7. Embed MES Into Daily Routines and Meetings
Even technically sound projects can slide into the category of failed MES implementations if the data is not used to run the plant. Screens may be installed and data collected, but decisions still rely on hallway conversations and disconnected reports.
Before go live, answer these questions:
- Which MES views will operators and supervisors look at during shift handovers and daily standups.
- Which reports will be used in weekly performance or continuous improvement reviews.
- How will recurring issues identified in the system translate into actions and owners.
Make the connection explicit. For example, decide that the downtime Pareto from MES is the only source used to select the top three problems for the next improvement sprint. When MES becomes the default place to look for answers, usage grows naturally.
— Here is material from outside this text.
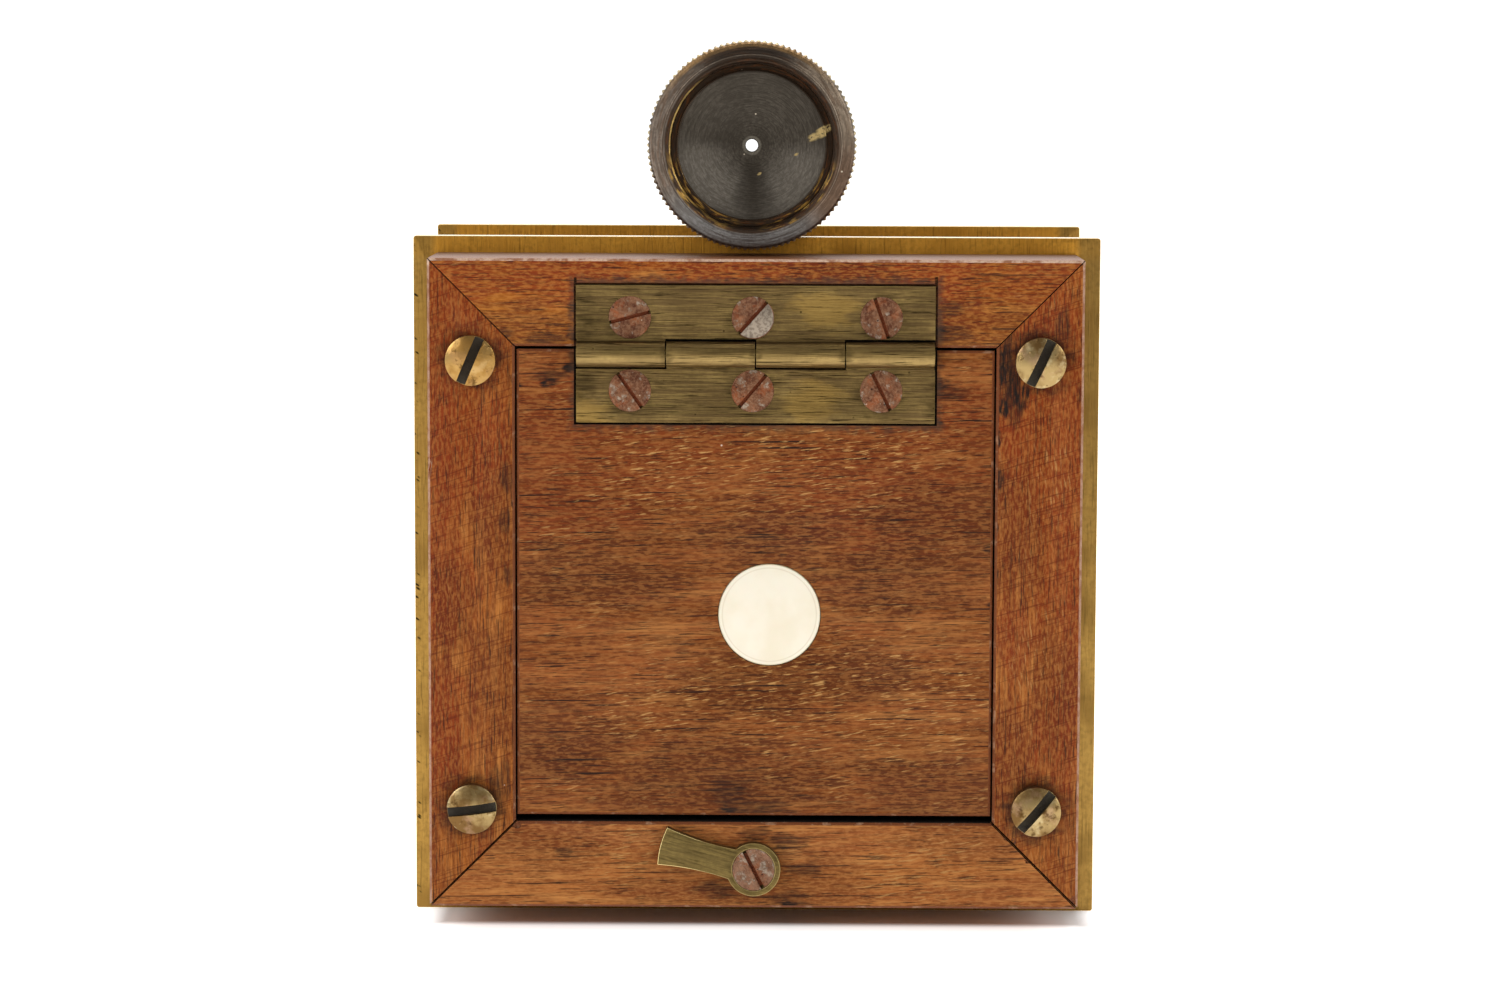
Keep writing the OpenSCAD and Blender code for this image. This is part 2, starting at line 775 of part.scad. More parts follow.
module flange_screws() {
    color(aged_brass) at_flange_screws() against(0, front_y + flange_t, 0)
        flush_screw(small_head_r, small_shank_r, flange_screw_len, 35);
}

// Ring round the lens axis from y, given by its two radii
module lens_ring(y, length, outer, inner) {
    difference() {
        along(0, y, back_mid) cylinder(r = outer, h = length);
        hole(0, back_mid, inner, y, y + length);
    }
}

module lens_barrel() {
    color(brass) difference() {
        along(0, barrel_back, back_mid) cylinder(r = barrel_r, h = barrel_front - barrel_back);
        hole(0, back_mid, shoulder_r, barrel_back, barrel_front);
        along(0, barrel_back - over, back_mid) cylinder(r = bore_r, h = shoulder_y - barrel_back + over);
        along(0, shoulder_y + ring_t, back_mid)
            cylinder(r = bore_r, h = barrel_front - shoulder_y - ring_t + over);
    }
}

module lens_hood() {
    color(brass) difference() {
        along(0, hood_y, back_mid) cylinder(r = hood_r, h = hood_len);
        hole(0, back_mid, bore_r, hood_y, hood_front);
        along(0, hood_y - over, back_mid) cylinder(r = barrel_r + fit, h = hood_lap + over);
    }
}

// Cell along +Z with its lip at z = 0
module cell() {
    difference() {
        cylinder(r = bore_r - fit, h = cell_len);
        translate([0, 0, -over]) cylinder(r = glass_r - lip_w, h = cell_len + 2 * over);
        translate([0, 0, lip_w + lip_sag]) cylinder(r = glass_r + fit, h = cell_len);
    }
}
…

8. Assign Long Term Ownership and Keep a Roadmap
A common pattern in failed MES implementations is the disappearance of the project team right after going live. Without ownership, small problems accumulate, integrations degrade, and new needs have nowhere to go. Users start to work around the system, and confidence in the data declines.
Plan for the life of MES beyond the initial deployment. Put in place:
- A named owner at the plant for day to day usage, training of new staff, and minor adjustments.
- A corporate owner for standards, integration strategy, and vendor relationship.
- A simple backlog where users can request changes, new views, or improved codes.
- Regular reviews where technical and business owners check whether MES still supports the outcomes defined at the start.
Treat MES as a core operational platform that evolves with your processes, products, and equipment.
Final Thoughts on Failed MES Implementations
Failed MES implementations are rarely caused by a single decision or defect. They usually result from a mix of unclear goals, weak foundations, rushed rollouts, and loose ownership. By starting with a narrow set of business problems, stabilizing data and processes, designing around operators, and planning for long term ownership, manufacturers can avoid repeating the same mistakes.